WRITTEN PROBLEM.
Render every entry verbatim.

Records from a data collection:
◆ ◆ ◆ ◆ ◆

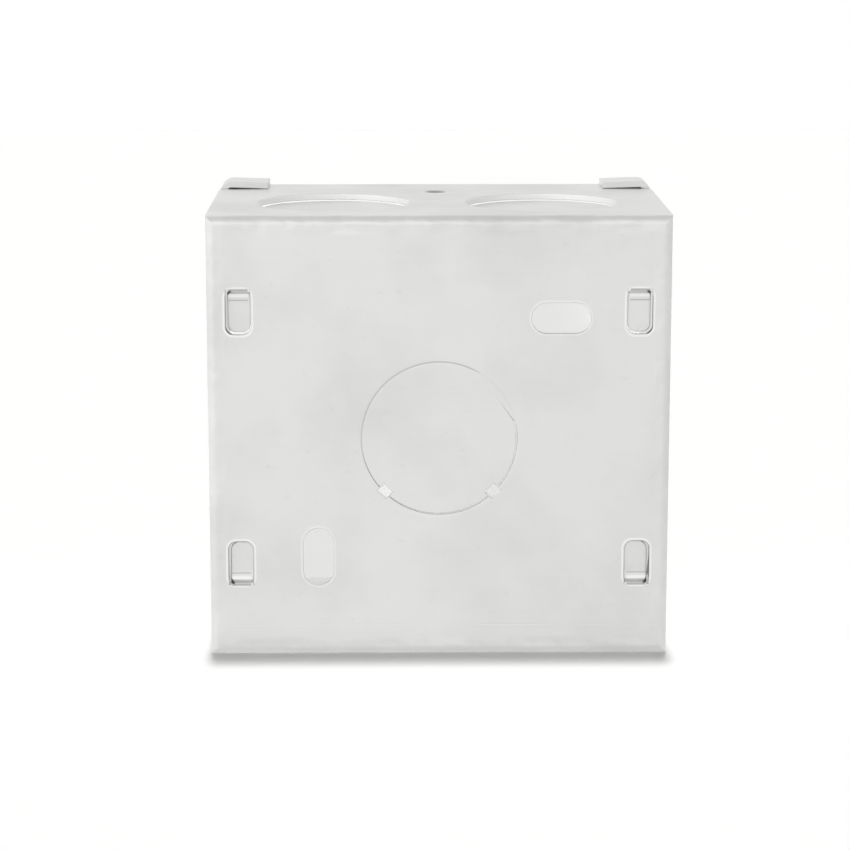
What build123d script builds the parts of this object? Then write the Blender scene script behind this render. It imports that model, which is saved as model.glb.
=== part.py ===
from build123d import *
import math
import os

os.makedirs("parts", exist_ok=True)

# A one-gang metal back box, folded from one sheet of zinc-coated steel.
# It stands as in its photograph: the back towards -Y, the open front
# towards +Y, two large knockouts in the upper wall. Sizes are in millimetres.
# The origin lies under the middle of the box, level with its lowest tabs.

# Sheet and overall sizes
sheet = 1.0
box_width = 75.0
box_height = 72.5
box_depth = 47.0
bend_inside = 0.4
seam = 0.2
relief_radius = 0.8

# Corner tabs of the side walls, folded over the upper and lower walls
tab_width = 7.3
tab_reach = 8.4
tab_bend = 2.0
tab_lift = 0.25
tab_rest_gap = 0.05
tab_notch_clearance = 0.5

# Pushed-in knockouts of the four walls
large_knockout = 25.4
small_knockout = 20.5
knockout_spacing = 34.6
knockout_depth = 19.3
knockout_drop = 1.2
knockout_slit = 0.1
tie_width = 3.0
tie_run = 1.4
tie_grip = 0.6
tie_angles = (0, 250)

# Hinged knockout of the back
back_knockout = 25.3
back_slit = 0.1
back_push = 0.35
hinge_angle = 36
hinge_half_angle = 24
pry_radial = 1.7
pry_tangential = 2.1
pry_radius = 12.4
pry_angles = (225, 315)

# Two fixing slots, at right angles to each other
slot_length = 9.6
slot_width = 5.0
slot_offset = 19.7

# Four lanced tongues near the corners of the back
tongue_window_width = 4.1
tongue_window_length = 7.3
tongue_window_corner = 1.4
tongue_x = 32.35
tongue_end = 24.4
tongue_outer_gap = 0.35
tongue_inner_gap = 0.12
tongue_tip_gap = 0.3
tongue_flat = 0.3
tongue_step = 0.45
tongue_step_drop = 0.7
tongue_ramp = 1.3
tongue_ramp_drop = 0.25

# Lugs for the cover's two screws
screw_pitch = 60.3
lug_sheet = 1.2
lug_bend_inside = 0.8
lug_width = 12.0
lug_setback = 1.5
lug_leg = 15.0
lug_edge = 4.6
lug_corner = 2.5
cover_tapping = 2.9
collar_wall = 0.75
collar_height = 1.2
weld_spacing = 6.0
weld_dimple = 0.15
weld_radius = 4.0

# Earth terminal in the upper wall
earth_depth = 35.7
earth_tapping = 3.3
earth_roll = 0.6
earth_collar_wall = 0.9
earth_collar_height = 1.2
thread_clearance = 0.05
screw_tip_below = 0.6
washer_side = 8.0
washer_thickness = 1.0
washer_corner = 0.8
washer_clearance = 0.4
head_radius = 3.7
head_height = 2.6
head_edge = 1.0
driver_slot = 1.0
driver_depth = 1.3

# Worked-out sizes and places
bend_outside = bend_inside + sheet
half_width = box_width / 2
half_height = box_height / 2
back_y = -box_depth / 2
rim_y = box_depth / 2
middle_z = tab_lift + sheet + half_height
upper_z = middle_z + half_height
tab_straight = tab_reach - tab_bend
tab_droop = math.degrees(math.atan((tab_lift - tab_rest_gap) / tab_straight))
lug_face_y = rim_y - lug_setback
earth_y = back_y + earth_depth


def wall_face(normal, distance):
    """Outer face of a wall: local y is the depth from the back."""
    out = Vector(*normal)
    origin = Vector(0, back_y, middle_z) + out * distance
    return Plane(origin=origin, x_dir=Vector(0, 1, 0).cross(out), z_dir=out)


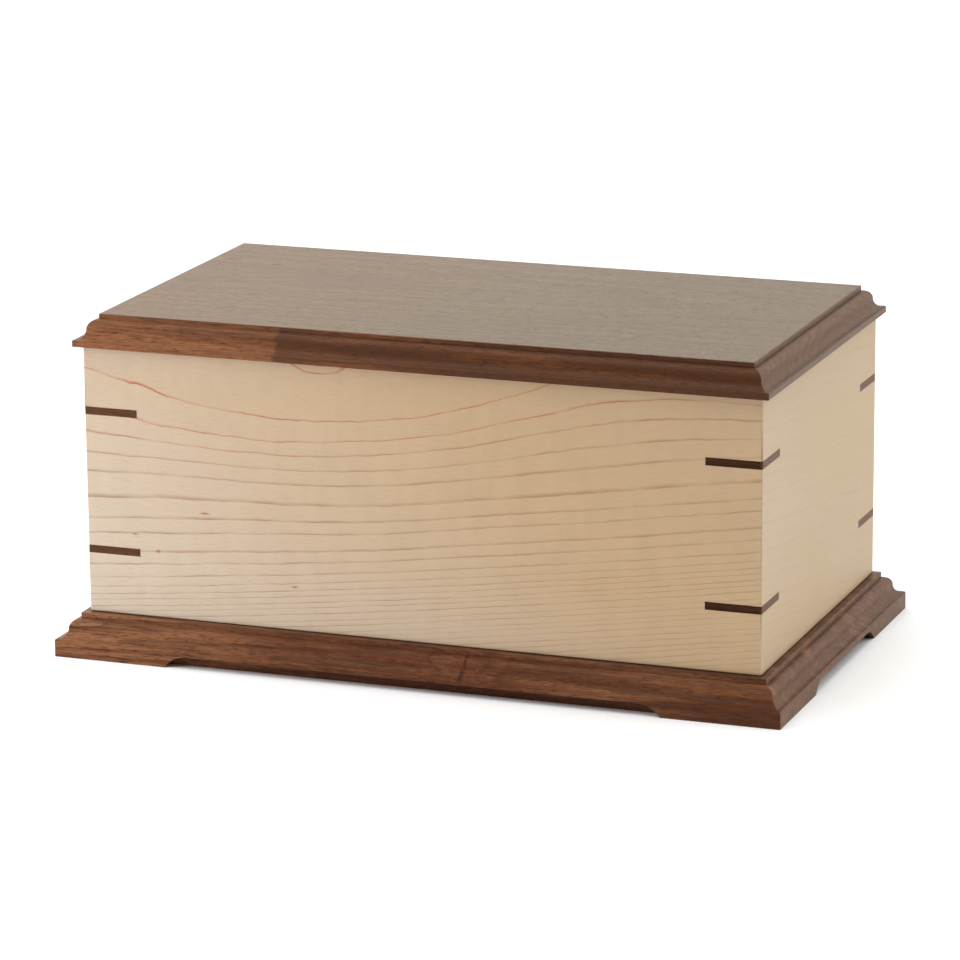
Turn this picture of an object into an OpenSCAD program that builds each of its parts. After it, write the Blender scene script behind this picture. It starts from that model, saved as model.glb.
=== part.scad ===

◆ ◆ ◆ ◆ ◆

FINISHED ANSWER.
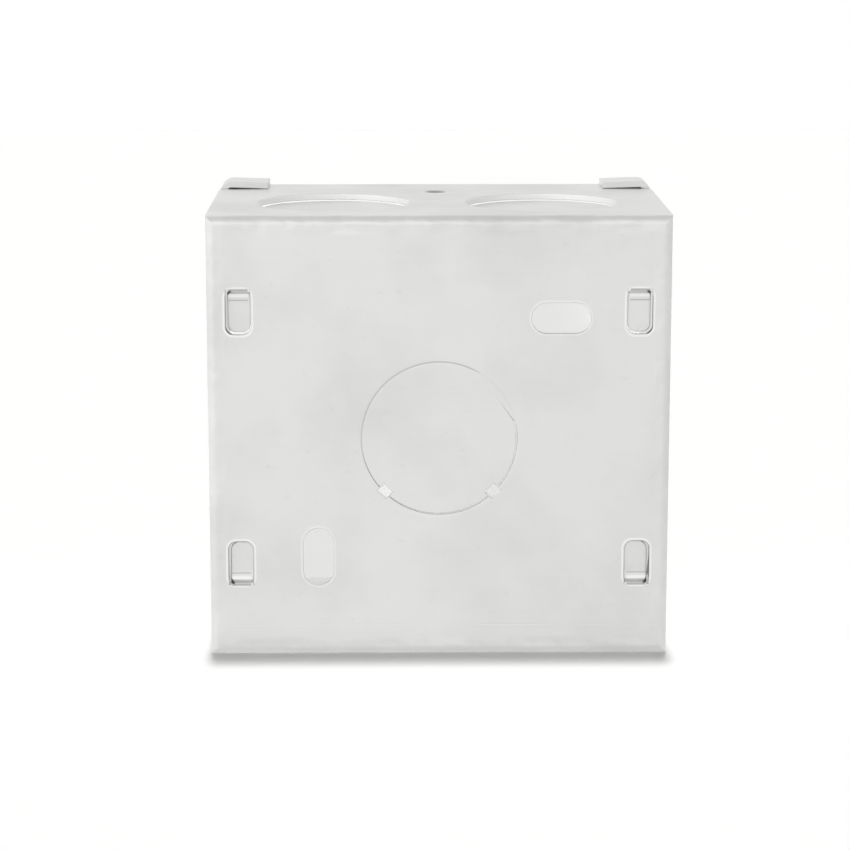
What build123d script builds the parts of this object? Then write the Blender scene script behind this render. It imports that model, which is saved as model.glb.
=== part.py ===
from build123d import *
import math
import os

os.makedirs("parts", exist_ok=True)

# A one-gang metal back box, folded from one sheet of zinc-coated steel.
# It stands as in its photograph: the back towards -Y, the open front
# towards +Y, two large knockouts in the upper wall. Sizes are in millimetres.
# The origin lies under the middle of the box, level with its lowest tabs.

# Sheet and overall sizes
sheet = 1.0
box_width = 75.0
box_height = 72.5
box_depth = 47.0
bend_inside = 0.4
seam = 0.2
relief_radius = 0.8

# Corner tabs of the side walls, folded over the upper and lower walls
tab_width = 7.3
tab_reach = 8.4
tab_bend = 2.0
tab_lift = 0.25
tab_rest_gap = 0.05
tab_notch_clearance = 0.5

# Pushed-in knockouts of the four walls
large_knockout = 25.4
small_knockout = 20.5
knockout_spacing = 34.6
knockout_depth = 19.3
knockout_drop = 1.2
knockout_slit = 0.1
tie_width = 3.0
tie_run = 1.4
tie_grip = 0.6
tie_angles = (0, 250)

# Hinged knockout of the back
back_knockout = 25.3
back_slit = 0.1
back_push = 0.35
hinge_angle = 36
hinge_half_angle = 24
pry_radial = 1.7
pry_tangential = 2.1
pry_radius = 12.4
pry_angles = (225, 315)

# Two fixing slots, at right angles to each other
slot_length = 9.6
slot_width = 5.0
slot_offset = 19.7

# Four lanced tongues near the corners of the back
tongue_window_width = 4.1
tongue_window_length = 7.3
tongue_window_corner = 1.4
tongue_x = 32.35
tongue_end = 24.4
tongue_outer_gap = 0.35
tongue_inner_gap = 0.12
tongue_tip_gap = 0.3
tongue_flat = 0.3
tongue_step = 0.45
tongue_step_drop = 0.7
tongue_ramp = 1.3
tongue_ramp_drop = 0.25

# Lugs for the cover's two screws
screw_pitch = 60.3
lug_sheet = 1.2
lug_bend_inside = 0.8
lug_width = 12.0
lug_setback = 1.5
lug_leg = 15.0
lug_edge = 4.6
lug_corner = 2.5
cover_tapping = 2.9
collar_wall = 0.75
collar_height = 1.2
weld_spacing = 6.0
weld_dimple = 0.15
weld_radius = 4.0

# Earth terminal in the upper wall
earth_depth = 35.7
earth_tapping = 3.3
earth_roll = 0.6
earth_collar_wall = 0.9
earth_collar_height = 1.2
thread_clearance = 0.05
screw_tip_below = 0.6
washer_side = 8.0
washer_thickness = 1.0
washer_corner = 0.8
washer_clearance = 0.4
head_radius = 3.7
head_height = 2.6
head_edge = 1.0
driver_slot = 1.0
driver_depth = 1.3

# Worked-out sizes and places
bend_outside = bend_inside + sheet
half_width = box_width / 2
half_height = box_height / 2
back_y = -box_depth / 2
rim_y = box_depth / 2
middle_z = tab_lift + sheet + half_height
upper_z = middle_z + half_height
tab_straight = tab_reach - tab_bend
tab_droop = math.degrees(math.atan((tab_lift - tab_rest_gap) / tab_straight))
lug_face_y = rim_y - lug_setback
earth_y = back_y + earth_depth


def wall_face(normal, distance):
    """Outer face of a wall: local y is the depth from the back."""
    out = Vector(*normal)
    origin = Vector(0, back_y, middle_z) + out * distance
    return Plane(origin=origin, x_dir=Vector(0, 1, 0).cross(out), z_dir=out)


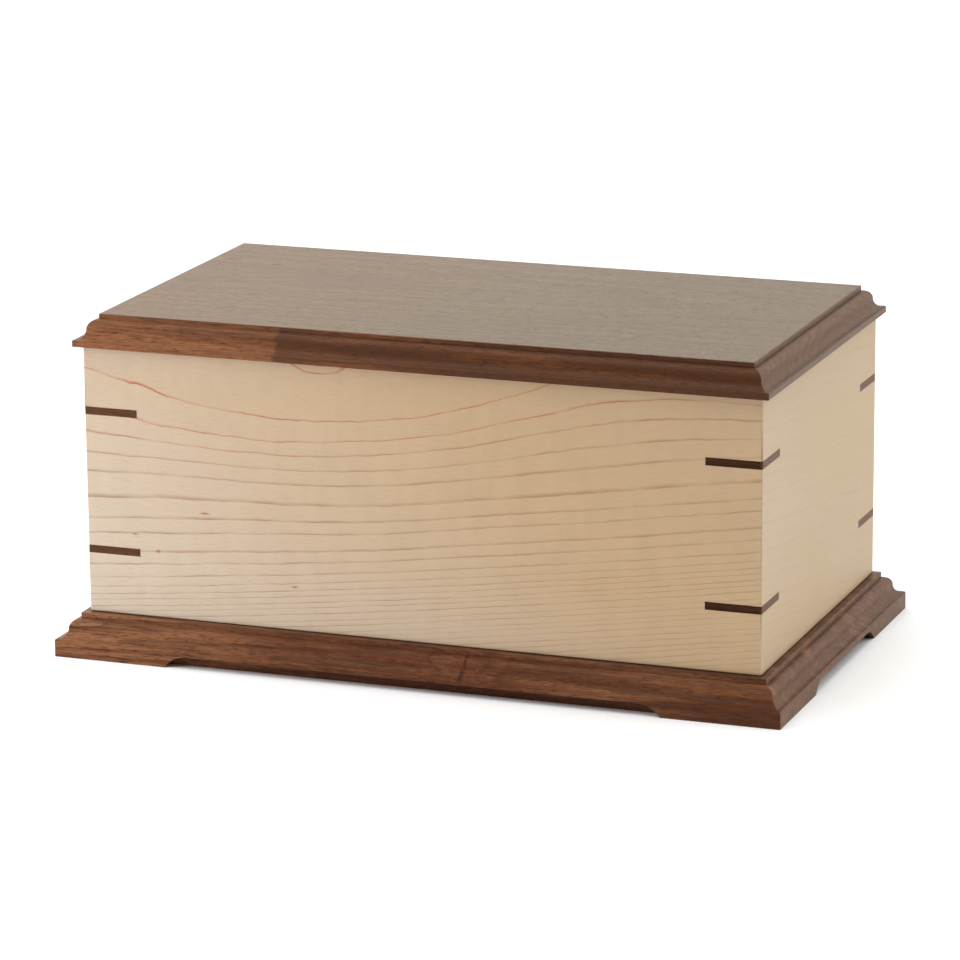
Turn this picture of an object into an OpenSCAD program that builds each of its parts. After it, write the Blender scene script behind this picture. It starts from that model, saved as model.glb.
=== part.scad ===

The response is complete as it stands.